Wednesday, April 4, 2012

Dada is so foxtrot ashtray boolelsj

This is it, you guys… the very last installment of the Shock of the New.
(cry, sob, whine.)
I know; I’m upset too.
Come join us for one last hurrah!  This Saturday, April 7th, we’ll be showing the "The New Shock of the New" followed by speaker Jim Kleug, followed by a mourning session when we all bid a fond farewell to our beloved Shock of the New project.  I assume you will all be inconsolable, but just remember the fun times we’ve shared; we’ll always have the memories.

Here’s one last vocab word of the week to leave you with:

Da•da noun \ˈdä-(ˌ)dä\
: a movement in art and literature based on deliberate irrationality and negation of traditional artistic values; also : the art and literature produced by this movement

Dada spread through all forms of art, including the visual arts, literature, and performance art. 

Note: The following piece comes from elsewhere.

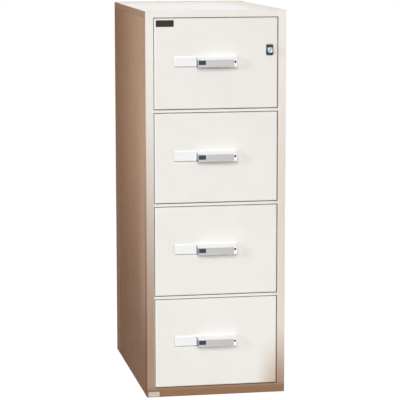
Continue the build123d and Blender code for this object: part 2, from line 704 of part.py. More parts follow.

Beginning during World War I, Dadaist created ridiculous works of art to mock the ridiculousness of war, as well as the ridiculousness of the modern world.  They were basically anti-everything: anti-war, anti-art, anti-bourgeois.  They were, however, pro-awesome.

Hugo Ball founded a nightclub in Switzerland called the Cabaret Voltaire in 1916.  Here, Dadaists could experiment and perform, which basically meant they could do whatever they wanted.  In one performance, Hugo Ball read his poem “Karawane,” which is a poem made up of entirely nonsense words.  He dressed up in a bizarre, tube-like costume, rendering his body useless.  He had to be carried on and off stage.

And here is the poem he read:


Another wonderful example of Dada is, of course, Marcel Duchamp’s “Fountain.”
Marcel Duchamp submitted a urinal signed “R. Mutt” to the exhibition of the Society of Independent Artists in 1917.  The piece was titled “Fountain.”  Although the rules stated that all submissions would be accepted, “Fountain” was rejected and declared “not art.”  Today, it is called the most influential artwork of the 20th century.

A urinal in a restroom is just a urinal, but a urinal in a museum exhibit… does it become a sculpture?  Is it a work of art because Duchamp says it is a work of art?  Art would never be the same again.
A urinal revolutionized the world of art.